Millennials accounted for just 18 per cent of Victoria's enrolled voters in 2012. That now stands at 36 per cent, a trend reflected across the board.
And given the Coalition is already struggling to woo the cohort, Samaras believes the "pragmatic" Dutton will see benefit in backing the Voice.
"The danger is if the 'no' camp is able to confuse voters, and create doubt and all sorts of confusion," he says.
"The flip side is that if Dutton goes into that space, he'll blow a much wider hole with the millennial camp ... The long-term political consequences for conservatives in this country would be dire."
While no Australian referendum has succeeded in half a century, the 2017 marriage equality plebiscite was a pseudo-referendum of sorts.

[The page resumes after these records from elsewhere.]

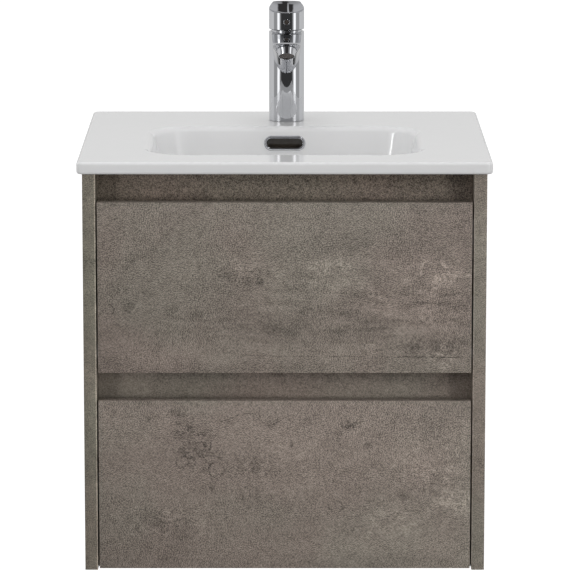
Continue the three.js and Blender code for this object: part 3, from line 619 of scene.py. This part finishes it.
def bowl_ring(inset, z, grow=0.0):
    k = inset - grow
    return rounded_rect(BOWL_A - k, BOWL_B - k, max(BOWL_R - 0.75 * k, 12.0), 0.0, BOWL_Y, z)


def bowl_levels():
    out = []
    wall = math.radians(75)
    for i in range(15):
        p = wall * i / 14
        out.append((10 * (1 - math.cos(p)), 10 * math.sin(p)))
    d0, s0 = out[-1]
    for i in range(1, 9):
        d = d0 + (68 - d0) * i / 8
        out.append((d, s0 + (d - d0) / math.tan(wall)))
    d1, s1 = out[-1]
    for i in range(1, 15):
        p = wall + (math.radians(5) - wall) * i / 14
        out.append((d1 + 34 * (math.cos(p) - math.cos(wall)), s1 + 34 * (math.sin(wall) - math.sin(p))))
    return out


def basin():
    levels = bowl_levels()
    d_end, s_end = levels[-1]
    edge = bowl_ring(s_end, DECK - d_end)
    rings = []
    steps = 16
    for k in range(steps, 0, -1):
        f = k / steps
        ease = 0.45 * f + 0.55 * f * f * (3 - 2 * f)
        z = DECK - d_end - (104 - d_end) * ease
        ring = []
        for x, y, _ in edge:
            a = math.atan2(y - WASTE_Y, x)
            wx, wy = 33 * math.cos(a), WASTE_Y + 33 * math.sin(a)
            ring.append((x + (wx - x) * f, y + (wy - y) * f, z))
        rings.append(ring)
    rings += [bowl_ring(s, DECK - d) for d, s in reversed(levels)]
    rings.append(bowl_ring(0, DECK + 5))
    inside = mesh_object("basin_inside", *loft(rings))

    def slab(inset, z):
        return rounded_rect(257 - inset, 233 - inset, max(9.0 - inset, 0.8), 0, -233, z, 15, 2, 2)

    prof = [(3.0 - 2.9 * math.sin(t), 88.4 - 3.1 * math.cos(t)) for t in np.linspace(0.0, 1.4, 8)] + [(0.0, 89.2), (0.0, DECK - 4)]
    for i in range(1, 11):
        t = math.pi / 2 * i / 10
        prof.append((4 - 4 * math.cos(t), DECK - 4 + 4 * math.sin(t)))
    o = mesh_object("basin_glaze", *loft([slab(s, z) for s, z in prof]))
    shell = [
        (s, DECK - d - (9 if d > 80 else 3)) for d, s in levels[14:]
    ]
    outer = [bowl_ring(s, z, 8.5) for s, z in reversed(shell)]
    low = []
    for f in (1.0, 0.75, 0.5, 0.25):
        ring = []
        for x, y, z in outer[0]:
            a = math.atan2(y - WASTE_Y, x)
            wx, wy = 40 * math.cos(a), WASTE_Y + 40 * math.sin(a)
            ring.append((x + (wx - x) * f, y + (wy - y) * f, z + (DECK - 116 - z) * f))
        low.append(ring)
    outer = low + outer + [bowl_ring(12, DECK - 8, 9)]
    boolean(o, mesh_object("basin_outside", *loft(outer)), "UNION")
    boolean(o, block("duct", (-35, 35), (-172, -132), (down(78), TOP + 5)), "UNION")
    boss = [
        rounded_rect(30, 62, 20, 0, WASTE_Y + 40, down(109)),
        rounded_rect(34, 65, 20, 0, WASTE_Y + 43, down(106)),
        rounded_rect(35, 66, 20, 0, WASTE_Y + 44, down(101)),
        rounded_rect(35, 66, 20, 0, WASTE_Y + 64, down(76)),
    ]
    boolean(o, mesh_object("boss", *loft(boss)), "UNION")
    boolean(o, inside, "DIFFERENCE")
    sl = slot_outline(26.6, 8.7)
    cut = [(x, -175, DECK - 21.5 + z) for x, z in sl], [(x, -141, DECK - 21.5 + z) for x, z in sl]
    boolean(o, mesh_object("slot_cut", *loft(list(cut))), "DIFFERENCE")
    boolean(o, block("drop", (-26, 26), (-149.5, -141), (down(104), DECK - 23.5)), "DIFFERENCE")
    boolean(o, block("drain", (-14, 14), (WASTE_Y, -141), (down(104), down(98))), "DIFFERENCE")
    boolean(o, mesh_object("waste_cut", *lathe([(0, down(120)), (22.5, down(120)), (22.5, DECK - 50), (0, DECK - 50)], 96, 0, WASTE_Y)), "DIFFERENCE")
    boolean(o, mesh_object("tap_cut", *lathe([(0, TOP - 10), (17.5, TOP - 10), (17.5, DECK + 10), (0, DECK + 10)], 64, TAP[0], TAP[1])), "DIFFERENCE")
    return finish_piece(o, "cabinet", "glazed_ceramic", CERAMIC, "basin", angle=40)


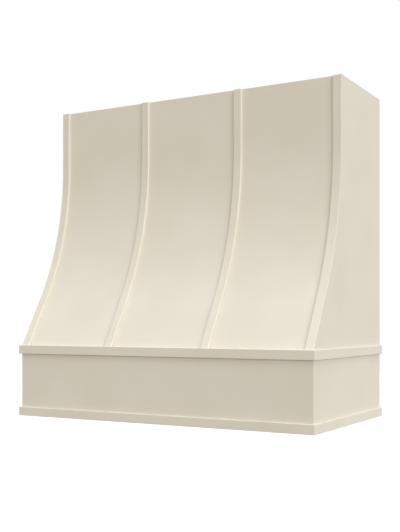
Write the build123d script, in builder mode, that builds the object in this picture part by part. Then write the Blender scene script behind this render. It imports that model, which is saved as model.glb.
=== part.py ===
from build123d import *
import os
from math import cos, radians, sin, tan

# A painted wooden cover for a kitchen extractor, hung on the wall above a cooker.
# An upright front sweeps out in one long bend to a straight flare, which stands on a box apron.
# X runs to the right as seen from the room, the room is towards -Y, the wall is the plane Y = 0,
# and Z = 0 is the underside. The origin is the middle of the lower back rail's bottom edge.

# ---------------------------------------------------------------- driving dimensions, millimetres
WIDTH = 914.4  # over the side panels
HEIGHT = 917.0
TOP_DEPTH = 310.3  # wall to the strap faces, at the top
SWEEP_RADIUS = 802.0  # bend of the strap faces
FLARE_ANGLE = radians(30.4)  # straight flare below the bend, from vertical
FLARE_LENGTH = 156.0  # straight flare, from the bend to the apron
APRON_HEIGHT = 205.2

BOARD = 19.05  # plywood of the panels, rails, ribs and cleats
CORE_SHEET = 6.35  # bending plywood under the face sheet
FACE_SHEET = 3.175  # smooth board that takes the paint
STRAP_WIDTH = 25.4
TRIM_HEIGHT = 25.4
BAND_THICKNESS = 7.0  # straps and apron trim
STRAP_EASE = 2.4  # bevel along a strap's outer edges
FLUSH_EASE = 1.2  # the same where an outer strap is planed flush with the side panel
TRIM_EASE = 1.2  # bevel along the trim's outer edges
TRIM_CORNER_EASE = 2.0  # bevel down the trim's mitred corners
APRON_CORNER_EASE = 0.6  # the same on the apron

LIP = 9.525  # side panel left outside the skins
DADO = 6.35  # depth of the housings for shelf, top panel and ribs
GLUE_LINE = 0.2  # play between bent layers, and at the end of a housed edge
RIB_WIDTH = 63.5
TONGUE_SETBACK = 12.7  # from a rib's front edge to its tongues

HANGING_RAIL_WIDTH = 101.6
LOWER_RAIL_WIDTH = 139.7
CLEAT_WIDTH = 76.2  # along the longer face
CLEAT_END_GAP = 12.7  # from a cleat's end to the side panel
CLEAT_CLEARANCE = 0.4  # hanging rail to wall cleat, and hood cleat to wall
CLEAT_SEAT = 0.4  # upright play between the two bevels

DUCT_DIAMETER = 203.2
DUCT_CLEARANCE = 3.175
SHELF_BORDER = 63.5  # shelf left at the sides and back of its opening
SHELF_LAND = 12.7  # from the ribs' feet to the opening
SHELF_CORNER = 38.1
LEDGE_BASE = 38.1  # underside of the strips that carry the liner
LEDGE_WIDTH = 38.1
CORNER_BLOCK = 38.1

SCREW_SIDES = 8  # screws and their holes are prisms of this many sides
SCREW_RADIUS = 2.1
SCREW_HEAD_RADIUS = 4.1
SCREW_TIP = 5.0
SCREW_FIT = 0.15  # screw to the wall of its hole
LONG_SCREW = 44.45
SHORT_SCREW = 31.75
POCKET_ANGLE = radians(15)
POCKET_RADIUS = 4.76
POCKET_SHOULDER = 20.6  # from the rail's end to the screw head's seat
POCKET_MARGIN = 20.0  # from the rail's long edges
POCKET_HEAD_RADIUS = 4.3
POCKET_HEAD = 2.4
RIB_SCREW_MARGIN = 14.0
TOP_SCREW_PITCH = 190.5
CLEAT_SCREW_PITCH = 174.6
LEDGE_SCREW_PITCH = 240.0
SIDE_SCREW_PITCH = 165.0

STUD_SPACING = 406.4  # wall studs, centre to centre
WALL_SCREW_RADIUS = 3.25
WALL_SCREW_HEAD_RADIUS = 6.5
LOWER_SCREW_HEIGHT = 95.25

# ---------------------------------------------------------------- places worked out from them
SIDE_OUT = WIDTH / 2
SIDE_IN = SIDE_OUT - BOARD
HOUSED_EDGE = SIDE_IN + DADO - GLUE_LINE
BAY = WIDTH / 3  # the straps part the front into three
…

Then, the "no" camp stoked fears of change and placed the issue in a broader culture war, former prime minister Tony Abbott urging Australians to vote against it and "stop political correctness in its tracks".
But after a record surge in voter enrollments, mainly of young people, the "no" campaign was trounced 61-39.
"That's your most recent reference point," Samaras says.
"Fast forward, we've got five years of further enrollment of young people and further decline of boomers and older [voters]."